At Birkenau, she was assigned to a group of 50 women who were forced by a kapo to knit undershirts for German newborns. She worked hard, and was well thought-of, but when they were asked to knit socks for men, she resisted by making big knots inside the garments so as to render them unusable. In her block in Auschwitz was another detainee that she saw daily, the future politician Simone Veil.

===Gross-Rosen===
The Gross-Rosen concentration camp was situated near Breslau (called today Wrocław in Poland) railway station. There Warfman was made to work in a munitions factory from six in the evening to six in the morning, with one half-hour break, and regular beatings.

===Later life===
After the war, she returned to Paris. She became the first employee of the new Israeli Airlines, El Al, when it opened in Paris, with a director, Mr. Massis. She welcomed and guided many Israeli leaders during their stays in Paris, including Golda Meir, and David Ben-Gurion. In 1947 she forged identity cards for Mossad LeAliyah Bet to issue to Jewish refugees to embark aboard 1947. Together with Abbé Alexandre Glasberg, recognized posthumously as a Righteous Among the Nations by the Yad Vashem, Jerusalem, Israel, for saving Jews during the war.

==Honors==
On 10 February 1959, she was awarded the title of Knight of the Legion of Honour by the French Government for her work in the French Resistance.
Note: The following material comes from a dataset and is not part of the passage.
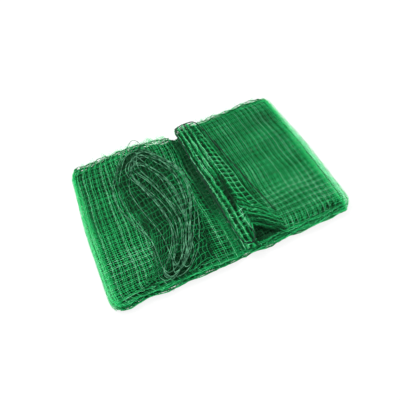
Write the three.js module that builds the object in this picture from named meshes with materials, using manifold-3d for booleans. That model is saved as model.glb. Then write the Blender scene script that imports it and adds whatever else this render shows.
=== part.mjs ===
// A folded pack of green protection netting, as it is sold: one long net folded back and forth
// into two halves that meet at a valley, a narrow strip doubled over on the right half with its
// border cord, and the spare cord wound into a loose hank on the left half.
// Millimetres, +Z up. X runs along the pack, from its left folds to its right folds, and Y from
// the front to the back. The origin is the middle of the flat underside.
import * as THREE from "three";
import { mergeVertices } from "three/addons/utils/BufferGeometryUtils.js";
import Module from "manifold-3d";

const { smoothstep, lerp, clamp } = THREE.MathUtils;
const wasm = await Module();
wasm.setup();

// The pack
const WIDTH = 375;
const NARROWING = 7; // how much less it reaches at the back, on either side
const DEPTH = 260;
const CORNER_ROUND = 11; // how far its corners are drawn in
const CORNER_DEPTH = 18;
const MESH = 10; // the net's own mesh, square
const SHEET = 2.4; // one layer of the netting, knots and slack threads included
const PITCH = 3.5; // from one layer to the next
const CLEAR = 0.3; // between two pieces that touch
const EDGE_SINK = 0.1; // how much flatter the pack is at its front and back edges
const EDGE_RUN = 30; // how far in from those edges it starts to flatten
const SWELL = 0.04; // how unevenly the right half swells

// The border cord and the hank
const CORD = 2;
const HANK_MIDDLE_Y = -1;
const HANK_HALF = 126; // half the hank's length
const HANK_RISE = 1.6; // the height of its rim

// Where the net turns back or ends, from the free end on the left half to the one on the strip.
// side says which edge the fold follows, and x is how far it is from that edge, or from X = 0.
const TURNS = [
  { side: "free", x: -6, lean: 0 },
  { side: "left", x: 0, lean: 0 },
  { side: "valley", x: -2, lean: 0.01 },
  { side: "left", x: 3, lean: 0 },
  { side: "right", x: 3.5, lean: 0 },
  { side: "left", x: 1.5, lean: 0 },
  { side: "right", x: 0, lean: 0 },
  { side: "valley", x: 11, lean: -0.02 },
  { side: "right", x: 2, lean: 0 },
  { side: "valley", x: 9, lean: -0.03 },
  { side: "strip", x: 34, lean: 0.01 },
  { side: "valley", x: 10, lean: -0.03 },
  { side: "free", x: 62, lean: -0.13 },
];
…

She also was awarded the Médaille Militaire 1939–1945, the Croix de Guerre 1939–1945, and the Croix du combattant volontaire de la Résistance. On 10 April 2009, the French Government made her an Officer of the Legion of Honor.

==Personal life==
She was married to Nachman Warfman, a Doctor in Law (University of Grenoble) and a certified public accountant (CPA). She had three children: Bernard, Salomon David, and Anne. She moved to Manchester, England, to be close to her children, her grandchildren and her great grandchildren. She died in Manchester on 17 September 2016, 17 days short of her 100th birthday.